Lo cual me obliga a volver una última vez a Panurgo. En Pantagruel, se enamora de una señora a la que quiere hacer suya a toda costa. En la iglesia, durante la misa (¿no es ésto todo un sacrilegio?), le dirige escabrosas obscenidades (que hoy, en Norteamérica, le costarían ciento trece años de prisión por acoso sexual) y, cuando ella se niega a escucharlo, él se venga esparciéndole en la ropa la secreción sexual de una perra en celo. Al salir de la iglesia, todos los perros de los alrededores (seiscientos mil catorce, según cuenta Rabelais) corren tras ella y le mean encima. Recuerdo mis veinte años en un dormitorio de obreros, con mi Rabelais checo en la cama. A los obreros curiosos de saber qué era ese libraco tan gordo tuve que leerles varias veces esta historia, que, muy pronto, conocieron de memoria. Aunque fueran personas con una moral campesina más bien conservadora, no había, en su risa, la mínima condena para con el acosador verbal y urinario; adoraron a Panurgo hasta el punto de colocarle tal nombre a uno de nuestros compañeros; no, no a un mujeriego, sino a un joven conocido por su ingenuidad y su hiperbólica castidad, quien, bajo la ducha, sentía vergüenza de que le vieran desnudo. Oigo aún sus gritos como si fuera ayer: «Panurc (era nuestra pronunciación checa de este nombre), ¡a la ducha! ¡Si no, te lavamos con meadas de perro!».

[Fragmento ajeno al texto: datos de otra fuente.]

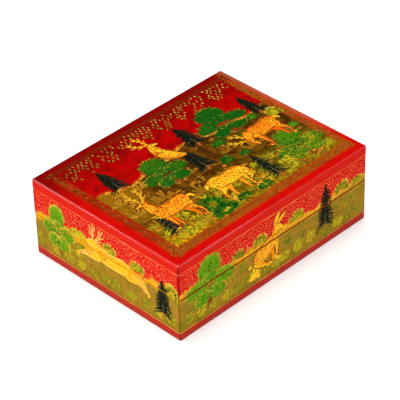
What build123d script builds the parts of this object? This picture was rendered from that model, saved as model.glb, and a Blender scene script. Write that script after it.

Sigo oyendo esa hermosa risa que se burla del pudor de su compañero pero que expresaba a la vez por ese pudor una ternura casi maravillada. Estaban encantados con las obscenidades que Panurgo dirigía a la señora en la iglesia, pero estaban igualmente encantados con el castigo que le infligía la castidad de la señora, quien, a su vez, para el mayor regocijo de mis compañeros, quedaba castigada por la orina de los perros. ¿Con quién habían simpatizado? ¿Con el pudor? ¿Con el impudor? ¿Con Panurgo? ¿Con la señora? ¿Con esos perros que tuvieron el envidiable privilegio de orinar encima de una belleza?
El humor: el rayo divino que descubre el mundo en su ambigüedad moral y al hombre en su profunda incompetencia para juzgar a los demás; el humor: la embriaguez de la relatividad de las cosas humanas; el extraño placer que proviene de la certeza de que no hay certeza.
Pero el humor, recordando a Octavio Paz, es «la gran invención del espíritu moderno». No está ahí desde siempre, y tampoco para siempre.
Con el corazón en un puño, pienso en el día en que Panurgo dejará de hacer reír.